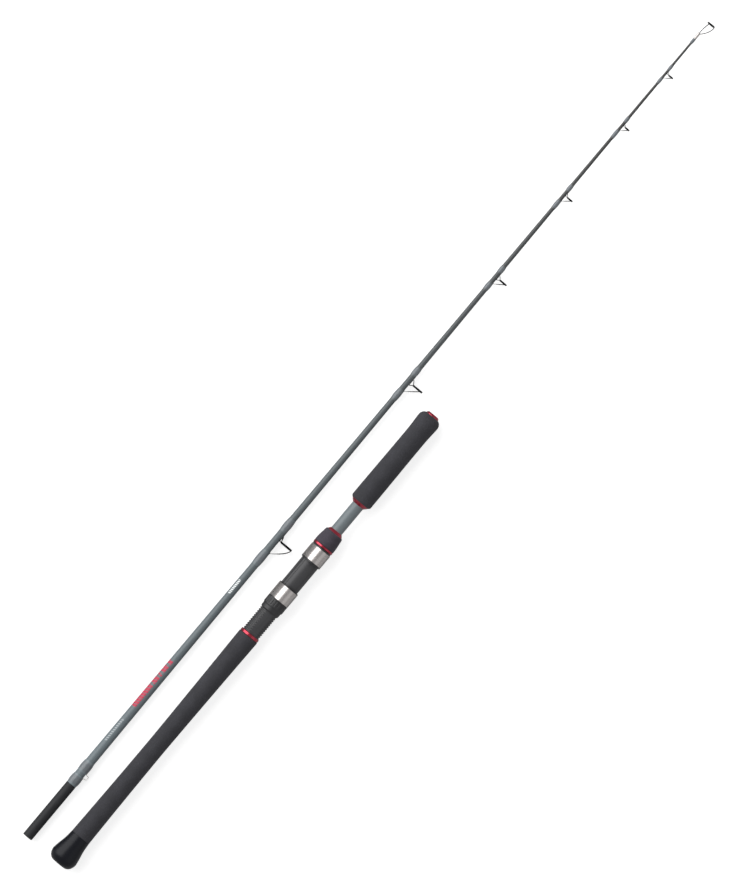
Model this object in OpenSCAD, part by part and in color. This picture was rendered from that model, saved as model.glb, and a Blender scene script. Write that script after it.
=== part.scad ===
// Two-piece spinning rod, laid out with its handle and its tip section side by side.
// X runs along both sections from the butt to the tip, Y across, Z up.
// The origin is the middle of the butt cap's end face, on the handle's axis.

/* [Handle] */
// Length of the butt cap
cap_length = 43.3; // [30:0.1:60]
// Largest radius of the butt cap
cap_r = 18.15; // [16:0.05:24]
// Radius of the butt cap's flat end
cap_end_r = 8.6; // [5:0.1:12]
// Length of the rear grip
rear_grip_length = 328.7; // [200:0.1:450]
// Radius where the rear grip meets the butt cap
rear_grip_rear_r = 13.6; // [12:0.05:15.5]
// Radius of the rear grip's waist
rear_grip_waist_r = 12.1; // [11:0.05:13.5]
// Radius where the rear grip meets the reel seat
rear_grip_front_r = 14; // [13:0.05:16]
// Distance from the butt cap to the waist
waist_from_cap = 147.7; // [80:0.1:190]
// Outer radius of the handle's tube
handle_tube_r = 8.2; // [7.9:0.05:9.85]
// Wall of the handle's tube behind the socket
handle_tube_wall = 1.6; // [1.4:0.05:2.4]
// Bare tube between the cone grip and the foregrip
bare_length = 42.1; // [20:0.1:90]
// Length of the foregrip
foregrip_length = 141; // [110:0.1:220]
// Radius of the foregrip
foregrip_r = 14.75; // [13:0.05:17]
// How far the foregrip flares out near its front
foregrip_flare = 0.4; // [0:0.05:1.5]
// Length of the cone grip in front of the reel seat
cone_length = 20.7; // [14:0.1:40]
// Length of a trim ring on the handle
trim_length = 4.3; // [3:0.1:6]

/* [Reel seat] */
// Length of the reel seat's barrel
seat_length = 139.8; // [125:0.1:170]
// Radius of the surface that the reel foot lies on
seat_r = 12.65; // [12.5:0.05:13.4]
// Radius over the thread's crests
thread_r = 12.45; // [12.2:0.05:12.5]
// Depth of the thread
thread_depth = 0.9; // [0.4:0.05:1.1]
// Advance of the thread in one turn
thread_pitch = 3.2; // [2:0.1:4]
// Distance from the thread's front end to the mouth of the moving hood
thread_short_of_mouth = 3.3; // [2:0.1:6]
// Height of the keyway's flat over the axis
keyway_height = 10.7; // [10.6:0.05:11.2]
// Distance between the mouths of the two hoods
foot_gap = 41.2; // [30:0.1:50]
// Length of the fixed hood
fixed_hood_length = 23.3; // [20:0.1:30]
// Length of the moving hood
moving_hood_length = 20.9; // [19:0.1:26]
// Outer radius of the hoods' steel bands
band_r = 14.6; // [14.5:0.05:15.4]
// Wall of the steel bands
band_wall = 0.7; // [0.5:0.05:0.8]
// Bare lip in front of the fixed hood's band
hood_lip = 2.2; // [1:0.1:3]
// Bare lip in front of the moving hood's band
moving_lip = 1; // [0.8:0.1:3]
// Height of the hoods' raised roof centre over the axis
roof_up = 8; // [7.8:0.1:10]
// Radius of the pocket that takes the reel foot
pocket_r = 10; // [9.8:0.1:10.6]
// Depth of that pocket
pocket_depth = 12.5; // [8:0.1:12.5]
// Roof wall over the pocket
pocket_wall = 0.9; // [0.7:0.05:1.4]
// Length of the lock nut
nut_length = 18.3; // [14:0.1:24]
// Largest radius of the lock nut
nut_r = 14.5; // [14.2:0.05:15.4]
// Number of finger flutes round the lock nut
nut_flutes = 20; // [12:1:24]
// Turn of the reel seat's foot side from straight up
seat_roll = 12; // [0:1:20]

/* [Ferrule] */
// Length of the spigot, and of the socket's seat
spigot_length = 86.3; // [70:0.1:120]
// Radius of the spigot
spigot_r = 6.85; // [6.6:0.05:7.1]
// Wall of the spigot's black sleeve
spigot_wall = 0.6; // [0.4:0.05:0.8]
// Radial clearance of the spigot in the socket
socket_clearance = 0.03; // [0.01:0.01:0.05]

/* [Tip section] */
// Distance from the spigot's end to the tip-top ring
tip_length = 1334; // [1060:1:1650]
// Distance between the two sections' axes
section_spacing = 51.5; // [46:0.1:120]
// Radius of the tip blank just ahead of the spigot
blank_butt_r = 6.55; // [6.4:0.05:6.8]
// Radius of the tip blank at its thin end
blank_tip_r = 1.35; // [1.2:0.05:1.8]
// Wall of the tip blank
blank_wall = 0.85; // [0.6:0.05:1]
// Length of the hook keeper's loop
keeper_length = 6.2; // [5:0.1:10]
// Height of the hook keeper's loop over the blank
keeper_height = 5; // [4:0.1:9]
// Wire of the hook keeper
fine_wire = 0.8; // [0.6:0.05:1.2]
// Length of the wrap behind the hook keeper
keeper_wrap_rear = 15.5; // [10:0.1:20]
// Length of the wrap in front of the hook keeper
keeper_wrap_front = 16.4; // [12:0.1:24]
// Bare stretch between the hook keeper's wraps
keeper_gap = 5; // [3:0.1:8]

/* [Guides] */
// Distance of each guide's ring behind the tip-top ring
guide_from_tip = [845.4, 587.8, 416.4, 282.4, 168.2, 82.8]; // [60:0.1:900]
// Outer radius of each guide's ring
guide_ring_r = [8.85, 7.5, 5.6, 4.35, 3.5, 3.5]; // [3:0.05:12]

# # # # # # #

• [WHAT THIS TASK INVOLVES]:
Exactly repeat the lines above, from the opening line through the one with "trim_length = 4.3; // [3:0.1:6]", and include nothing else.

• [SOLUTION]:
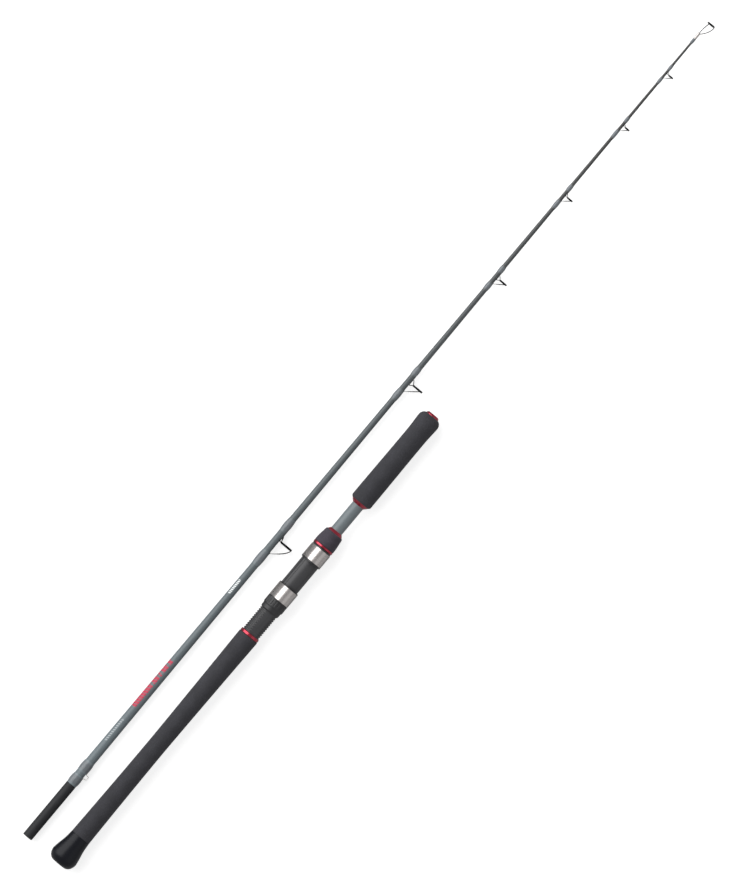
Model this object in OpenSCAD, part by part and in color. This picture was rendered from that model, saved as model.glb, and a Blender scene script. Write that script after it.
=== part.scad ===
// Two-piece spinning rod, laid out with its handle and its tip section side by side.
// X runs along both sections from the butt to the tip, Y across, Z up.
// The origin is the middle of the butt cap's end face, on the handle's axis.

/* [Handle] */
// Length of the butt cap
cap_length = 43.3; // [30:0.1:60]
// Largest radius of the butt cap
cap_r = 18.15; // [16:0.05:24]
// Radius of the butt cap's flat end
cap_end_r = 8.6; // [5:0.1:12]
// Length of the rear grip
rear_grip_length = 328.7; // [200:0.1:450]
// Radius where the rear grip meets the butt cap
rear_grip_rear_r = 13.6; // [12:0.05:15.5]
// Radius of the rear grip's waist
rear_grip_waist_r = 12.1; // [11:0.05:13.5]
// Radius where the rear grip meets the reel seat
rear_grip_front_r = 14; // [13:0.05:16]
// Distance from the butt cap to the waist
waist_from_cap = 147.7; // [80:0.1:190]
// Outer radius of the handle's tube
handle_tube_r = 8.2; // [7.9:0.05:9.85]
// Wall of the handle's tube behind the socket
handle_tube_wall = 1.6; // [1.4:0.05:2.4]
// Bare tube between the cone grip and the foregrip
bare_length = 42.1; // [20:0.1:90]
// Length of the foregrip
foregrip_length = 141; // [110:0.1:220]
// Radius of the foregrip
foregrip_r = 14.75; // [13:0.05:17]
// How far the foregrip flares out near its front
foregrip_flare = 0.4; // [0:0.05:1.5]
// Length of the cone grip in front of the reel seat
cone_length = 20.7; // [14:0.1:40]
// Length of a trim ring on the handle
trim_length = 4.3; // [3:0.1:6]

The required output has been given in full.